*** Dataset section ***

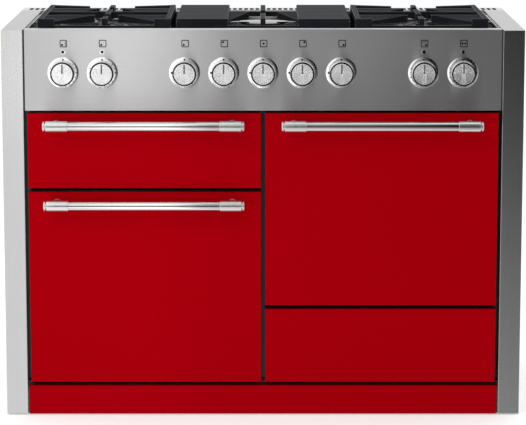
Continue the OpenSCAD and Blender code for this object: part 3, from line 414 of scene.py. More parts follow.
def makeCards():
    # the wide card is white on the left and dark on the right; a black strip before each handle
    # is the dark line that it reflects
    s = studioSet
    card = glossyCard("reflectionCard", s["cardAhead"], -s["cardHalf"], s["cardHalf"], s["cardLow"],
                      s["cardHigh"])
    paint = Finish("cardPaint", (0, 0, 0))
    split = paint.add("SeparateXYZ", None, {0: paint.add("TexCoord", out=3)})
    z = Val(paint.tree, split.socket.node.outputs[2])
    low, high = s["toneLow"], s["toneHigh"]
    stops = [((x - low) / (high - low), (grey, grey, grey)) for x, grey in s["tones"]]
    tone = paint.ramp(split, low, high, stops)
    # the lower middle and right of the card are lifted
    lift = paint.ramp(z, s["liftLow"], s["liftHigh"], [(0.0, (s["lift"],) * 3), (1.0, (0, 0, 0))])
    side = paint.add("MapRange", None, {"Value": split, "From Min": s["sideLow"],
                                        "From Max": s["sideHigh"]})
    shade = paint.add("Mix", {"data_type": "RGBA", "blend_type": "ADD"},
                      {0: side, 6: tone, 7: lift}, out=2)
    # the panel's left end reflects the band that stands just above the doors' reflections
    dark, full = (0, 0, 0), (1, 1, 1)
    band = paint.ramp(z, s["bandLow"], s["bandHigh"],
                      list(zip(s["bandStops"], (dark, (s["band"],) * 3, dark))))
    left = paint.ramp(split, s["leftLow"], s["leftHigh"],
                      list(zip(s["leftStops"], (dark, full, full, dark))))
    shade = paint.add("Mix", {"data_type": "RGBA", "blend_type": "ADD"},
                      {0: left, 6: shade, 7: band}, out=2)
    glow = paint.add("Emission", None, {"Color": shade, "Strength": s["cardGlow"]})
    paint.tree.links.new(glow.socket, paint.tree.nodes["Material Output"].inputs["Surface"])
    card.data.materials.append(paint.material)
    # black card that only glossy rays see: the handle bars reflect it as a dark line, a painted
    # reflection
    handleStripBlack = Finish("stripPaint", (0, 0, 0), Roughness=1.0)
    handleStripBlack.set("Specular IOR Level", 0.0)
    for door in ("grill", "left", "right"):
        low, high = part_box(door + "_door_handle")
        z = (low.z + high.z) / 2
        strip = glossyCard(door + "Strip", s["stripAhead"], low.x, high.x, z - s["stripDown"],
                           z + s["stripUp"])
        strip.data.materials.append(handleStripBlack.material)


makeWorld()
for lamp in studioSet["lamps"]:
    makeLight(*lamp)
makeFloor()
makeCards()
print("studio lit")


# Mesh tools: a surface is a pair of points and faces, worked out as whole arrays
seam = 1e-6        # points closer than this are one
axisOrder = {"z": (0, 1, 2), "y": (0, 2, 1), "x": (1, 2, 0)}      # first, second and long axis


def gridFaces(rows, columns, closeRows=False, closeColumns=False):
    # the quads between neighbouring points of a grid, wrapped round where it is closed
    i, j = np.meshgrid(np.arange(rows if closeRows else rows - 1),
                       np.arange(columns if closeColumns else columns - 1), indexing="ij")
    down, right = (i + 1) % rows, (j + 1) % columns
    quads = (i * columns + j, down * columns + j, down * columns + right, i * columns + right)
    return np.stack(quads, -1).reshape(-1, 4).tolist()


def roundedBlock(low, high, radius, steps=3):
    # corner of the inner box + radius x direction, on the six sides of a blown-up cube
    low, high = np.array(low, float), np.array(high, float)
    half, mid = (high - low) / 2, (high + low) / 2
    radius = min(radius, *(half * 0.999))
    angle = np.radians(np.linspace(0, 45, steps + 1))
    tangent = np.concatenate([-np.tan(angle[::-1]), np.tan(angle)])
    sign = np.concatenate([-np.ones(steps + 1), np.ones(steps + 1)])
    u, v = np.meshgrid(tangent, tangent, indexing="ij")
    su, sv = np.meshgrid(sign, sign, indexing="ij")
    points, faces = [], []
    for axis in range(3):
        for side in (-1, 1):
            order = [(axis + 1) % 3, (axis + 2) % 3, axis]
            direction, corner = np.zeros(u.shape + (3,)), np.zeros(u.shape + (3,))
            for slot, values, signs in zip(order, (u, v, np.full_like(u, side)),
                                           (su, sv, np.full_like(u, side))):
                direction[..., slot] = values
                corner[..., slot] = signs * (half[slot] - radius)
            direction /= np.linalg.norm(direction, axis=-1, keepdims=True)
            start = len(points) * u.size
            points.append((mid + corner + radius * direction).reshape(-1, 3))
            faces += [[start + k for k in quad] for quad in gridFaces(*u.shape)]
    return np.concatenate(points), faces


def turned(profile, centre, axis="z", count=48, phase=0.0):
    # a profile of (radius, height) pairs carried round an axis: radius x (cos, sin) + height
    profile = np.array(profile, float)
    angle = np.linspace(0, 2 * np.pi, count, endpoint=False) + phase
    radius, height = profile[:, 0][:, None], profile[:, 1][:, None] * np.ones(count)
    first, second = radius * np.cos(angle), radius * np.sin(angle)
    order = {"z": (first, second, height), "y": (first, height, -second),
             "x": (height, first, second)}
    points = np.stack(order[axis], -1) + np.array(centre, float)
    return points.reshape(-1, 3), gridFaces(len(profile), count, closeColumns=True)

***

Problem - Give the listing above again, word for word.

Response to the exercise -
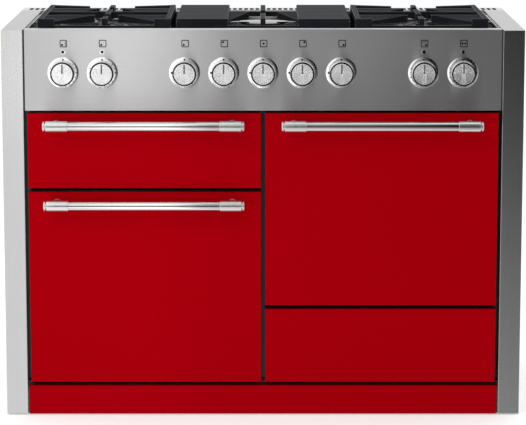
Continue the OpenSCAD and Blender code for this object: part 3, from line 414 of scene.py. More parts follow.
def makeCards():
    # the wide card is white on the left and dark on the right; a black strip before each handle
    # is the dark line that it reflects
    s = studioSet
    card = glossyCard("reflectionCard", s["cardAhead"], -s["cardHalf"], s["cardHalf"], s["cardLow"],
                      s["cardHigh"])
    paint = Finish("cardPaint", (0, 0, 0))
    split = paint.add("SeparateXYZ", None, {0: paint.add("TexCoord", out=3)})
    z = Val(paint.tree, split.socket.node.outputs[2])
    low, high = s["toneLow"], s["toneHigh"]
    stops = [((x - low) / (high - low), (grey, grey, grey)) for x, grey in s["tones"]]
    tone = paint.ramp(split, low, high, stops)
    # the lower middle and right of the card are lifted
    lift = paint.ramp(z, s["liftLow"], s["liftHigh"], [(0.0, (s["lift"],) * 3), (1.0, (0, 0, 0))])
    side = paint.add("MapRange", None, {"Value": split, "From Min": s["sideLow"],
                                        "From Max": s["sideHigh"]})
    shade = paint.add("Mix", {"data_type": "RGBA", "blend_type": "ADD"},
                      {0: side, 6: tone, 7: lift}, out=2)
    # the panel's left end reflects the band that stands just above the doors' reflections
    dark, full = (0, 0, 0), (1, 1, 1)
    band = paint.ramp(z, s["bandLow"], s["bandHigh"],
                      list(zip(s["bandStops"], (dark, (s["band"],) * 3, dark))))
    left = paint.ramp(split, s["leftLow"], s["leftHigh"],
                      list(zip(s["leftStops"], (dark, full, full, dark))))
    shade = paint.add("Mix", {"data_type": "RGBA", "blend_type": "ADD"},
                      {0: left, 6: shade, 7: band}, out=2)
    glow = paint.add("Emission", None, {"Color": shade, "Strength": s["cardGlow"]})
    paint.tree.links.new(glow.socket, paint.tree.nodes["Material Output"].inputs["Surface"])
    card.data.materials.append(paint.material)
    # black card that only glossy rays see: the handle bars reflect it as a dark line, a painted
    # reflection
    handleStripBlack = Finish("stripPaint", (0, 0, 0), Roughness=1.0)
    handleStripBlack.set("Specular IOR Level", 0.0)
    for door in ("grill", "left", "right"):
        low, high = part_box(door + "_door_handle")
        z = (low.z + high.z) / 2
        strip = glossyCard(door + "Strip", s["stripAhead"], low.x, high.x, z - s["stripDown"],
                           z + s["stripUp"])
        strip.data.materials.append(handleStripBlack.material)


makeWorld()
for lamp in studioSet["lamps"]:
    makeLight(*lamp)
makeFloor()
makeCards()
print("studio lit")


# Mesh tools: a surface is a pair of points and faces, worked out as whole arrays
seam = 1e-6        # points closer than this are one
axisOrder = {"z": (0, 1, 2), "y": (0, 2, 1), "x": (1, 2, 0)}      # first, second and long axis


def gridFaces(rows, columns, closeRows=False, closeColumns=False):
    # the quads between neighbouring points of a grid, wrapped round where it is closed
    i, j = np.meshgrid(np.arange(rows if closeRows else rows - 1),
                       np.arange(columns if closeColumns else columns - 1), indexing="ij")
    down, right = (i + 1) % rows, (j + 1) % columns
    quads = (i * columns + j, down * columns + j, down * columns + right, i * columns + right)
    return np.stack(quads, -1).reshape(-1, 4).tolist()


def roundedBlock(low, high, radius, steps=3):
    # corner of the inner box + radius x direction, on the six sides of a blown-up cube
    low, high = np.array(low, float), np.array(high, float)
    half, mid = (high - low) / 2, (high + low) / 2
    radius = min(radius, *(half * 0.999))
    angle = np.radians(np.linspace(0, 45, steps + 1))
    tangent = np.concatenate([-np.tan(angle[::-1]), np.tan(angle)])
    sign = np.concatenate([-np.ones(steps + 1), np.ones(steps + 1)])
    u, v = np.meshgrid(tangent, tangent, indexing="ij")
    su, sv = np.meshgrid(sign, sign, indexing="ij")
    points, faces = [], []
    for axis in range(3):
        for side in (-1, 1):
            order = [(axis + 1) % 3, (axis + 2) % 3, axis]
            direction, corner = np.zeros(u.shape + (3,)), np.zeros(u.shape + (3,))
            for slot, values, signs in zip(order, (u, v, np.full_like(u, side)),
                                           (su, sv, np.full_like(u, side))):
                direction[..., slot] = values
                corner[..., slot] = signs * (half[slot] - radius)
            direction /= np.linalg.norm(direction, axis=-1, keepdims=True)
            start = len(points) * u.size
            points.append((mid + corner + radius * direction).reshape(-1, 3))
            faces += [[start + k for k in quad] for quad in gridFaces(*u.shape)]
    return np.concatenate(points), faces


def turned(profile, centre, axis="z", count=48, phase=0.0):
    # a profile of (radius, height) pairs carried round an axis: radius x (cos, sin) + height
    profile = np.array(profile, float)
    angle = np.linspace(0, 2 * np.pi, count, endpoint=False) + phase
    radius, height = profile[:, 0][:, None], profile[:, 1][:, None] * np.ones(count)
    first, second = radius * np.cos(angle), radius * np.sin(angle)
    order = {"z": (first, second, height), "y": (first, height, -second),
             "x": (height, first, second)}
    points = np.stack(order[axis], -1) + np.array(centre, float)
    return points.reshape(-1, 3), gridFaces(len(profile), count, closeColumns=True)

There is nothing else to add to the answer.